A tão aguardada Reforma Tributária prometeu simplificação e o fim do “efeito cascata” na tributação do consumo. No entanto, as primeiras orientações técnicas para a adaptação dos sistemas fiscais já levantam questões polêmicas que podem impactar diretamente a carga tributária das empresas. Uma dessas discussões surge com a Nota Técnica 2025.002 v1.01, publicada para orientar a adaptação das Notas Fiscais Eletrônicas (NF-e) ao novo cenário.
O Ponto Controverso: Imposto Seletivo na Base de Cálculo
A polêmica reside no item UB16-10 (página 23) da referida Nota Técnica. Segundo a orientação, o campo destinado à base de cálculo do Imposto sobre Bens e Serviços (IBS) e da Contribuição sobre Bens e Serviços (CBS) – identificado como glBSCBS/vBC – deve incluir o valor do Imposto Seletivo (IS).
Na prática, o que isso significa? Para que uma Nota Fiscal Eletrônica seja validada, o valor do Imposto Seletivo precisa ser somado à base de cálculo do IBS e da CBS. Em outras palavras, teremos uma situação de cumulatividade, onde o IBS e a CBS incidirão sobre um valor já majorado pelo Imposto Seletivo.
A Contramão do Objetivo da Reforma?
Essa determinação da Nota Técnica gera um debate intenso. O objetivo primordial da Reforma Tributária é justamente promover a não cumulatividade plena e eliminar a tributação em cascata, que tanto onera a cadeia produtiva e dificulta a competitividade. Ao incluir o IS na base de cálculo do IBS e da CBS, a própria estrutura do novo sistema pode criar uma nova forma de cumulatividade, o que vai na contramão do propósito declarado de simplificação e desoneração do consumo.
A Lei Complementar nº 214/2025, que instituiu o novo modelo, não trata explicitamente dessa inclusão do Imposto Seletivo na base de cálculo do IBS e da CBS. Contudo, a Nota Técnica, que serve como guia para a emissão da NF-e e a parametrização dos sistemas, impõe essa exigência para a validação do documento fiscal. Essa “imposição via regulamentação técnica” sobre um ponto sensível que não está claro na lei é o cerne da controvérsia.
Impactos e a Necessidade de Acompanhamento
O impacto dessa interpretação é claro: o contribuinte poderá sofrer tributação em cascata, resultando em uma carga tributária efetiva maior do que o esperado para produtos e serviços que são sujeitos ao Imposto Seletivo. Isso é particularmente relevante para setores como bebidas, tabaco, veículos e outros bens e serviços que se enquadrem nas categorias de incidência do IS.

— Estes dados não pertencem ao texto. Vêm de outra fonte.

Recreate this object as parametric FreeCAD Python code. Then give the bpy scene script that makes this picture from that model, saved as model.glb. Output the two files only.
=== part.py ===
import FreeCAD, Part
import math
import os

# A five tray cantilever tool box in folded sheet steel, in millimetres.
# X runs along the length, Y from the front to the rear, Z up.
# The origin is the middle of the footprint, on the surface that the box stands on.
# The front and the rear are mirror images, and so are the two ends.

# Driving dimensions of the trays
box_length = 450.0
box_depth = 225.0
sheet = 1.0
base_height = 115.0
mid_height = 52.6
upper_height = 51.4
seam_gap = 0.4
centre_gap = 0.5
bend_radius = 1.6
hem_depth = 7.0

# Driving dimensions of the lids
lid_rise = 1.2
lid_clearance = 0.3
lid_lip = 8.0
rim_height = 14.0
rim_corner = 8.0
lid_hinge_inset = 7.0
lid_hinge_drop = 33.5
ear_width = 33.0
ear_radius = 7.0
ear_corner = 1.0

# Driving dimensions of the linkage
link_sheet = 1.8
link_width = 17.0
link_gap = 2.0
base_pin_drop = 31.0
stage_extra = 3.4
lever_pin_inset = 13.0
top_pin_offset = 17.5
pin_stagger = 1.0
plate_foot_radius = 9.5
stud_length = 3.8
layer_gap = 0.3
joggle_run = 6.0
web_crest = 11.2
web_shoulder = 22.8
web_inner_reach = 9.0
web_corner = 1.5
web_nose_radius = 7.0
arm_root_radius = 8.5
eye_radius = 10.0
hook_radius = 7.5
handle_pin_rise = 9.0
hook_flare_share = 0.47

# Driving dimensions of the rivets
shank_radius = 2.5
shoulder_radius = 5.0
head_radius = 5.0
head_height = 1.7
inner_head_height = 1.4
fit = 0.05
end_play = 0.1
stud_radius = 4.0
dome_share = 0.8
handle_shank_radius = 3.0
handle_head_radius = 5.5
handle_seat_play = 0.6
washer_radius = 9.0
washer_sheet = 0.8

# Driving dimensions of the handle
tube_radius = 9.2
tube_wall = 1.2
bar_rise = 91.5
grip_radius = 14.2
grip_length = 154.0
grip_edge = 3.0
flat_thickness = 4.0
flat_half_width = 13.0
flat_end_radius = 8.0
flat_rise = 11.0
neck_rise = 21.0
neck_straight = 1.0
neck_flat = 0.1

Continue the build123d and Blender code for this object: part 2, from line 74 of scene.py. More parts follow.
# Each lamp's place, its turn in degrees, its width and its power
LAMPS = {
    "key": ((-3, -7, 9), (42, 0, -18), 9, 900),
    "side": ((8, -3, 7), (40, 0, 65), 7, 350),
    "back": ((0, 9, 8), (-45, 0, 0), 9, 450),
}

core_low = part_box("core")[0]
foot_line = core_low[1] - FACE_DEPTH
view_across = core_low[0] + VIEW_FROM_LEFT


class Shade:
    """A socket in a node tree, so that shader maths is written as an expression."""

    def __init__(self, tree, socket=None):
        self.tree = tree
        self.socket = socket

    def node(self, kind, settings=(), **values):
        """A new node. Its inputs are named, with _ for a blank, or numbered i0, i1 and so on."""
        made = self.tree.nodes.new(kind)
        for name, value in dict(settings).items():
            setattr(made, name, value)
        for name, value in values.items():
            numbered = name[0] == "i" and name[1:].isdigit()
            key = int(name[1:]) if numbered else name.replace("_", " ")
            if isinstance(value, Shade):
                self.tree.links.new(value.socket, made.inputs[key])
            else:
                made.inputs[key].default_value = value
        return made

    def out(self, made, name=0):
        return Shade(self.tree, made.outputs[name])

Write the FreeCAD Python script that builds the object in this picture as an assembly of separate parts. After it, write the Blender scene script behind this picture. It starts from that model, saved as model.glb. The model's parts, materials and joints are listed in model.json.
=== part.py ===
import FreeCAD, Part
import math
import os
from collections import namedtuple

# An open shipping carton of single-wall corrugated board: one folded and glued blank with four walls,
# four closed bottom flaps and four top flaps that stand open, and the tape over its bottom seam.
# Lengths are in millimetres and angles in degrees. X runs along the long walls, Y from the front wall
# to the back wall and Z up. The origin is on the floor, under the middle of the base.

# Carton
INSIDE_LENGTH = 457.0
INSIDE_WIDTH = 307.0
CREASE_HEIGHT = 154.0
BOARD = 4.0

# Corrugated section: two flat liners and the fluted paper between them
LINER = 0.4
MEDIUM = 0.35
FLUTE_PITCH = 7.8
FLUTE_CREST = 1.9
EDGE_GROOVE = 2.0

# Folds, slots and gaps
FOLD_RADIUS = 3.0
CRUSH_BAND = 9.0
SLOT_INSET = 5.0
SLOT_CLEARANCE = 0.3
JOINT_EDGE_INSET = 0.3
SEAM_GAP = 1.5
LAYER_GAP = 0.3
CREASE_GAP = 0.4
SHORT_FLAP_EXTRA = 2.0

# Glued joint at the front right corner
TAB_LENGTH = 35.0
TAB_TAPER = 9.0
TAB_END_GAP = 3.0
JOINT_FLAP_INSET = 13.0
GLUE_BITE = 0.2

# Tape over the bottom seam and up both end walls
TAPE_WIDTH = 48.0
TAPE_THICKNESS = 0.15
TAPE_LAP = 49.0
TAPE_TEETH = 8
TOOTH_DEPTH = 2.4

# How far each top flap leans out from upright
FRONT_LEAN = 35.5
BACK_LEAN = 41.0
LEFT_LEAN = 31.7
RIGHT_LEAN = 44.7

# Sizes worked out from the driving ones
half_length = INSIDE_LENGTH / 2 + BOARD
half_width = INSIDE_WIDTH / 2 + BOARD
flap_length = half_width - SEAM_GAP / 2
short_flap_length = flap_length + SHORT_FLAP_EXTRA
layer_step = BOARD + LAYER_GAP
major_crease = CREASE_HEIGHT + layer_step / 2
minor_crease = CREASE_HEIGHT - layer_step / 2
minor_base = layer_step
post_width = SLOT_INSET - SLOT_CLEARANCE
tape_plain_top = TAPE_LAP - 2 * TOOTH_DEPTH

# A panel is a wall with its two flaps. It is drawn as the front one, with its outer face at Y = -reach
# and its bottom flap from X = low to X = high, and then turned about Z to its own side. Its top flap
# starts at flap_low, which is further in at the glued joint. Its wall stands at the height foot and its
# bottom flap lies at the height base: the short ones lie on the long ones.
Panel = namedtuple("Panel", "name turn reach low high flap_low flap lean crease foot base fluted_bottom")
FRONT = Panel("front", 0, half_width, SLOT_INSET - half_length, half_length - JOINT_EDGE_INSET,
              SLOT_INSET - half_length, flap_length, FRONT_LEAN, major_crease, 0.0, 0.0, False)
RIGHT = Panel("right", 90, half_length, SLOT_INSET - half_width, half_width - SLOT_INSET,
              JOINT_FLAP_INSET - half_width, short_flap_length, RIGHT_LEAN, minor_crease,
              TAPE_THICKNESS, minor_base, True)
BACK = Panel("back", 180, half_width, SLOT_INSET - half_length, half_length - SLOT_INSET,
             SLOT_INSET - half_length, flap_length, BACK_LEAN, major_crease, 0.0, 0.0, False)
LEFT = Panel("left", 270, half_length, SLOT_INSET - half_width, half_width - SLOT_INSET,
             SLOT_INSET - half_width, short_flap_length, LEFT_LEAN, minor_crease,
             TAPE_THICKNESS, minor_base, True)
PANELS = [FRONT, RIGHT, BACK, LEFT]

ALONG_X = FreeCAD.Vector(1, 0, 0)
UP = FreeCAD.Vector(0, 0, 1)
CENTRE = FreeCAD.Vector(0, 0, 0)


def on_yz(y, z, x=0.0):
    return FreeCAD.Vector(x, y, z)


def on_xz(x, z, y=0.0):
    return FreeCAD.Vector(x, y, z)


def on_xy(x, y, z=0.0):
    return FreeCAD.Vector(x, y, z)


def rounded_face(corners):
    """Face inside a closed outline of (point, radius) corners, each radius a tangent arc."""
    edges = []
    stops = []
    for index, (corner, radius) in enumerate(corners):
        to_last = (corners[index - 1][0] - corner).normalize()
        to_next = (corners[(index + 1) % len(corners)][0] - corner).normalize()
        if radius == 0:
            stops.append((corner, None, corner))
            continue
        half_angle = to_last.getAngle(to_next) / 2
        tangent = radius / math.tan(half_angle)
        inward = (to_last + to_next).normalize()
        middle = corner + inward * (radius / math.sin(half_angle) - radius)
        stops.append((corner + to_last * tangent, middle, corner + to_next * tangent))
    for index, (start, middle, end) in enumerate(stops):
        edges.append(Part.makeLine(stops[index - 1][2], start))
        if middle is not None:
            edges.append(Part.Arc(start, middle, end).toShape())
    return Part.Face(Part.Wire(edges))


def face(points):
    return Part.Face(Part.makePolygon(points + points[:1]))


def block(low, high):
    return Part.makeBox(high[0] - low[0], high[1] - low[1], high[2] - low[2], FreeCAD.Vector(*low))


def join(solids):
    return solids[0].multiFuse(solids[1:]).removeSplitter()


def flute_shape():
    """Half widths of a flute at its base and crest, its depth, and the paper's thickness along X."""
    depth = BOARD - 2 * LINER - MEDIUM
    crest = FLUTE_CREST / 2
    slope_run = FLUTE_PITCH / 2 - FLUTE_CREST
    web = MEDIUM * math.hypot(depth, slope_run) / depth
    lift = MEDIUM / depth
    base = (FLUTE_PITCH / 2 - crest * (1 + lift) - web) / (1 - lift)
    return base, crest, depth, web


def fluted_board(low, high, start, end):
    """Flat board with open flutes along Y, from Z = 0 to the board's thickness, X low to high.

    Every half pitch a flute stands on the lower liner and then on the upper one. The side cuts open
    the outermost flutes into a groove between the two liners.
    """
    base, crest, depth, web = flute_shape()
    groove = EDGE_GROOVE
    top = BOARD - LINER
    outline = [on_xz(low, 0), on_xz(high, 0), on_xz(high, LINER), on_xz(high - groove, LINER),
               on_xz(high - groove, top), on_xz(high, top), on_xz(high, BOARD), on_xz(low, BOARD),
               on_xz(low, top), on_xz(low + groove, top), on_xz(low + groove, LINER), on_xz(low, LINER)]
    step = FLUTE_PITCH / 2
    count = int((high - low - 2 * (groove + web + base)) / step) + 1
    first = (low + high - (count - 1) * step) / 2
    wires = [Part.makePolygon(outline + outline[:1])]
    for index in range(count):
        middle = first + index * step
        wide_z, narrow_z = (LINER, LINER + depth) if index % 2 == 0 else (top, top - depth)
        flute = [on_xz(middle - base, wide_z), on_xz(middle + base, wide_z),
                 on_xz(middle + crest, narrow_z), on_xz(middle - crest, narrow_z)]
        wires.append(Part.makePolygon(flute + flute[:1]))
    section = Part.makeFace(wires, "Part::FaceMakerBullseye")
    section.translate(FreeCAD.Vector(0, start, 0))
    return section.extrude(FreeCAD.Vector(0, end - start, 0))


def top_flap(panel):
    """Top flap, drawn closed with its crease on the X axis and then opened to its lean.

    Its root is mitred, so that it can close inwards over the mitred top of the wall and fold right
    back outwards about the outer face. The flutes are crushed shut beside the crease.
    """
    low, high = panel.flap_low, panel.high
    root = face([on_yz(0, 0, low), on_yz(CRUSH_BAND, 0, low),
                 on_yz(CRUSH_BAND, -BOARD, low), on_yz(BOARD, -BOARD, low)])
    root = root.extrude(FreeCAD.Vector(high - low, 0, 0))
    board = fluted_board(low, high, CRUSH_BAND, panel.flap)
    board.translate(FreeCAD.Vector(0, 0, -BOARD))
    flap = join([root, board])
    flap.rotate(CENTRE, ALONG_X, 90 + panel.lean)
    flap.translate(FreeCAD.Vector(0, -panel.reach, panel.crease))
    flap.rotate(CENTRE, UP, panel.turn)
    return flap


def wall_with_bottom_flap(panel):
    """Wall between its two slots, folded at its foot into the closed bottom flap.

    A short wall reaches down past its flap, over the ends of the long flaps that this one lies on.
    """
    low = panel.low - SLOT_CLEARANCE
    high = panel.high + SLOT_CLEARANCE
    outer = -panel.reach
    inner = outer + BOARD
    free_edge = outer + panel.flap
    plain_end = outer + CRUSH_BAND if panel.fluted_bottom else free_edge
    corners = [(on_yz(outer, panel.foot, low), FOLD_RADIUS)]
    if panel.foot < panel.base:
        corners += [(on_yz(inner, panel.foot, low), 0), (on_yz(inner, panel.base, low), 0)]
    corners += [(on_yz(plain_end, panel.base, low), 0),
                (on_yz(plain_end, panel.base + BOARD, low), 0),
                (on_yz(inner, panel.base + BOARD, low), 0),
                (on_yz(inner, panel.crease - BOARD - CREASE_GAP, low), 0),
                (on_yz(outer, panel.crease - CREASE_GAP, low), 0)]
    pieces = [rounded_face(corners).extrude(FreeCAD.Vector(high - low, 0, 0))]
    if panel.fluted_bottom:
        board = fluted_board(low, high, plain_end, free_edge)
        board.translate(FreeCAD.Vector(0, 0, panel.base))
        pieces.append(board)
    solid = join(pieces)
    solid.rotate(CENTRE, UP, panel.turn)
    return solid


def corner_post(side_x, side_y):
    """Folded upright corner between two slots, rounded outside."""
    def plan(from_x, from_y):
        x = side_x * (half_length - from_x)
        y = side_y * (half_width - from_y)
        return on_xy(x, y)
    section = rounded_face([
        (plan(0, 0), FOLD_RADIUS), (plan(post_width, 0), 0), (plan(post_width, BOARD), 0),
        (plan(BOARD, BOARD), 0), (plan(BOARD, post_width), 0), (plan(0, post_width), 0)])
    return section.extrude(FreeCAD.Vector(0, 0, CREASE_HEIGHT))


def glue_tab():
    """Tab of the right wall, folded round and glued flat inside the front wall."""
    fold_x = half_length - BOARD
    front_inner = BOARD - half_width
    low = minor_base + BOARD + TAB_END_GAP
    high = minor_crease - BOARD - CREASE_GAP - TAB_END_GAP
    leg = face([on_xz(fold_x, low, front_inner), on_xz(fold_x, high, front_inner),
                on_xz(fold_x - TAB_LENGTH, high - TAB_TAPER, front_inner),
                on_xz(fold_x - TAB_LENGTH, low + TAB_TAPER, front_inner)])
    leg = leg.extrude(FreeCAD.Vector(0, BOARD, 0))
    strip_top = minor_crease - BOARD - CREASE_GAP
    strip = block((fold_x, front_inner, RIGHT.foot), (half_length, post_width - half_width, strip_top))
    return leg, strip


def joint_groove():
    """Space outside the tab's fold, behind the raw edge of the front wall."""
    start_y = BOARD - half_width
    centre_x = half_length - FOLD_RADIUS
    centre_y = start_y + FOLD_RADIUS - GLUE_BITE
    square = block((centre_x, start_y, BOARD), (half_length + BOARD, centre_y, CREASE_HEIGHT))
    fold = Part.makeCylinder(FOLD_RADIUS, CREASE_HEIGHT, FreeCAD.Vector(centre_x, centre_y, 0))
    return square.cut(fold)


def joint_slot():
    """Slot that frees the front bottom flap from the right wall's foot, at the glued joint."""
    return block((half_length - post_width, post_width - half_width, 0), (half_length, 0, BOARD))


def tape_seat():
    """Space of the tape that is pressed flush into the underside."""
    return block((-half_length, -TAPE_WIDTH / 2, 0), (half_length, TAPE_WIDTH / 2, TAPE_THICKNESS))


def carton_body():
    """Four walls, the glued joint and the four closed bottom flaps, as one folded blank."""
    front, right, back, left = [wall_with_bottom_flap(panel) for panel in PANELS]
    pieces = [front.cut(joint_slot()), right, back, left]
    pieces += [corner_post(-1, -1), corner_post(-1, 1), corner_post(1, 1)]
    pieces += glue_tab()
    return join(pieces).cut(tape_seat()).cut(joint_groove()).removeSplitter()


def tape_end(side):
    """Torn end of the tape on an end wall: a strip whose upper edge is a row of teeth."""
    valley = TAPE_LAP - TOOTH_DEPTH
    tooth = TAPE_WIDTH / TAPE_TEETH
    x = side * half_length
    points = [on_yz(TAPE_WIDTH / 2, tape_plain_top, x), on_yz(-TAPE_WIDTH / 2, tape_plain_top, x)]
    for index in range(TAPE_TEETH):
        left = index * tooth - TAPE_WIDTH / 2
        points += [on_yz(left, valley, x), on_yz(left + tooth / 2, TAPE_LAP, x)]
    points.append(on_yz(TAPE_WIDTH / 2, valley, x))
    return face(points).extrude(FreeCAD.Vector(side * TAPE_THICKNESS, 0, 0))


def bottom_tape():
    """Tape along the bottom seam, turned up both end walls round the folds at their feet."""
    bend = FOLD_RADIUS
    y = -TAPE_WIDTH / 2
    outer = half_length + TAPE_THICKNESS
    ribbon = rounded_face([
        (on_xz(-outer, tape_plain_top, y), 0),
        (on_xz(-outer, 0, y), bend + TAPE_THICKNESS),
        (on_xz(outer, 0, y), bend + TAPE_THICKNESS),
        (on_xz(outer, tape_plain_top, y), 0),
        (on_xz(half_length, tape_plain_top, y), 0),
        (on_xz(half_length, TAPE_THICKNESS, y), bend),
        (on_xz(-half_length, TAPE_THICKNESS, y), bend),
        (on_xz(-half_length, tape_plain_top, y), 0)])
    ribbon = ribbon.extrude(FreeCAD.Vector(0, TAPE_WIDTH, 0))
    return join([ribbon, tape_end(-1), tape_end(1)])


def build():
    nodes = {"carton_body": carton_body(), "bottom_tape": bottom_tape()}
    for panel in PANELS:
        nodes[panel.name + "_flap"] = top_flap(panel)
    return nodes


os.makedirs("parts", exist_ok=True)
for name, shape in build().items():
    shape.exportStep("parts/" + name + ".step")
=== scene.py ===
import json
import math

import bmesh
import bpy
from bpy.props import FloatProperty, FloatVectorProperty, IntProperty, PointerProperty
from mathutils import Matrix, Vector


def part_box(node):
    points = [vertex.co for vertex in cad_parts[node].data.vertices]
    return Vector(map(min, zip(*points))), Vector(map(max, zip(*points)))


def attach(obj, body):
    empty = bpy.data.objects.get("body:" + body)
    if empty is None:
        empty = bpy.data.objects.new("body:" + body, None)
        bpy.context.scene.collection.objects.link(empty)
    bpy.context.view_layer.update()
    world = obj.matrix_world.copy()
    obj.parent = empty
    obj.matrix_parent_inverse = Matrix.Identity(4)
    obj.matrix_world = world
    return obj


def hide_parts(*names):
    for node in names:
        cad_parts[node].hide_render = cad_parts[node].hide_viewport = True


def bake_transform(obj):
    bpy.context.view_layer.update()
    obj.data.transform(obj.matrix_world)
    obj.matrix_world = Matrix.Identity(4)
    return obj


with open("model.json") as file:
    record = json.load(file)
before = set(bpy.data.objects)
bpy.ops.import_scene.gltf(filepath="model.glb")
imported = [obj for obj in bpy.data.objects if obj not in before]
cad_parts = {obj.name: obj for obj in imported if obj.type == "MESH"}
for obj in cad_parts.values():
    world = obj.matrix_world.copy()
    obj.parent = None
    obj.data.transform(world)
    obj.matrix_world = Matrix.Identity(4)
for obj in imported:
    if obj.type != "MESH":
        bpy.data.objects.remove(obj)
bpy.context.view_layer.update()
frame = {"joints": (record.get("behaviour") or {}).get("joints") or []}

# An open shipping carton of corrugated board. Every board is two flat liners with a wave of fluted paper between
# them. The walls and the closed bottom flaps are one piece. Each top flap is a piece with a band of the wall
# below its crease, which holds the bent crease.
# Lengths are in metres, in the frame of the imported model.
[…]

Diante desse cenário, é fundamental que as empresas e os profissionais da área fiscal fiquem atentos às atualizações e ao debate técnico e jurídico sobre o tema. É provável que essa questão seja objeto de intensas discussões, levando a possíveis revisões da Nota Técnica ou a novas regulamentações que esclareçam essa inclusão.
A precisão na apuração e a conformidade na emissão de documentos fiscais serão ainda mais cruciais no novo ambiente tributário. O monitoramento constante das publicações oficiais e a participação em discussões setoriais serão essenciais para mitigar riscos e garantir a correta aplicação das regras, protegendo a carga tributária das empresas.